What this task involves: Give the listing below again in full, exactly as written.

Supplied material:
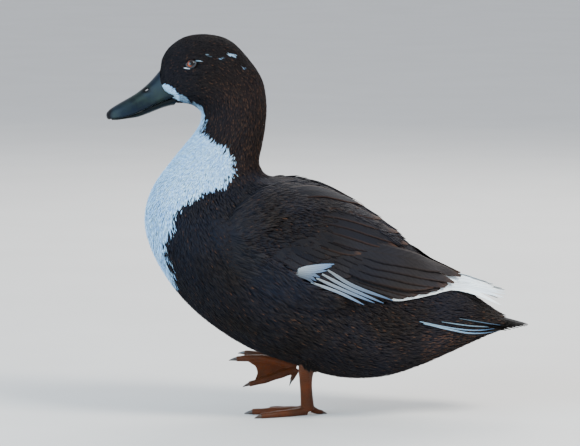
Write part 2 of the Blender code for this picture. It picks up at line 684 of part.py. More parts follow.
def tail_vanes():
    """The fan of tail feathers, the middle pair on top."""
    made = []
    for side in (-1.0, 1.0):
        for i, share in enumerate(np.linspace(0, 1, TAIL_PAIRS)):
            root = spline(TAIL_ROOTS, share * (len(TAIL_ROOTS) - 1))[0]
            tip = spline(TAIL_TIPS, share * (len(TAIL_TIPS) - 1))[0]
            sink = np.array([0.0, 0.0, TAIL_STEP * (i + (0.5 if side > 0 else 0.0))])
            middle = (root + tip) / 2 + (0.0, 0.0, TAIL_BOW)
            path = np.array([root, (root + middle) / 2, middle, (middle + tip) / 2, tip]) - sink
            lean = math.radians(TAIL_LEAN) * share
            normal = np.array([TAIL_FACING, math.sin(lean), math.cos(lean)])
            half = TAIL_HALF[0] + (TAIL_HALF[1] - TAIL_HALF[0]) * share
            normals = [normal] * len(path)
            made.append(vane("tail_feather", mirrored(path, side), mirrored(normals, side), half, 0.3, 4,
                             camber=TAIL_CAMBER))
    return made


def tail_coverts(row):
    """One row of small feathers that cover the roots of the tail feathers."""
    made = []
    for angle in np.radians(np.linspace(*row["angles"], row["count"])):
        path, normals = [], []
        for along in np.linspace(0, 1, 4):
            t = row["along"][0] + (row["along"][1] - row["along"][0]) * along
            spot, normal = body_frame(np.array(t), np.array(angle), row["lift"] * along - COVERT_ROOT)
            path.append(spot + (row["reach"] * max(0.0, along - 0.5) ** 2, 0.0, 0.0))
            normals.append(normal)
        made.append(vane(row["name"], path, normals, row["half"], 0.35, 3))
    return made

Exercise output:
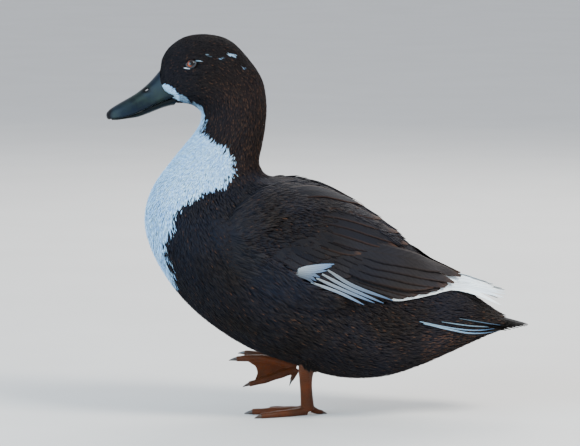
Write part 2 of the Blender code for this picture. It picks up at line 684 of part.py. More parts follow.
def tail_vanes():
    """The fan of tail feathers, the middle pair on top."""
    made = []
    for side in (-1.0, 1.0):
        for i, share in enumerate(np.linspace(0, 1, TAIL_PAIRS)):
            root = spline(TAIL_ROOTS, share * (len(TAIL_ROOTS) - 1))[0]
            tip = spline(TAIL_TIPS, share * (len(TAIL_TIPS) - 1))[0]
            sink = np.array([0.0, 0.0, TAIL_STEP * (i + (0.5 if side > 0 else 0.0))])
            middle = (root + tip) / 2 + (0.0, 0.0, TAIL_BOW)
            path = np.array([root, (root + middle) / 2, middle, (middle + tip) / 2, tip]) - sink
            lean = math.radians(TAIL_LEAN) * share
            normal = np.array([TAIL_FACING, math.sin(lean), math.cos(lean)])
            half = TAIL_HALF[0] + (TAIL_HALF[1] - TAIL_HALF[0]) * share
            normals = [normal] * len(path)
            made.append(vane("tail_feather", mirrored(path, side), mirrored(normals, side), half, 0.3, 4,
                             camber=TAIL_CAMBER))
    return made


def tail_coverts(row):
    """One row of small feathers that cover the roots of the tail feathers."""
    made = []
    for angle in np.radians(np.linspace(*row["angles"], row["count"])):
        path, normals = [], []
        for along in np.linspace(0, 1, 4):
            t = row["along"][0] + (row["along"][1] - row["along"][0]) * along
            spot, normal = body_frame(np.array(t), np.array(angle), row["lift"] * along - COVERT_ROOT)
            path.append(spot + (row["reach"] * max(0.0, along - 0.5) ** 2, 0.0, 0.0))
            normals.append(normal)
        made.append(vane(row["name"], path, normals, row["half"], 0.35, 3))
    return made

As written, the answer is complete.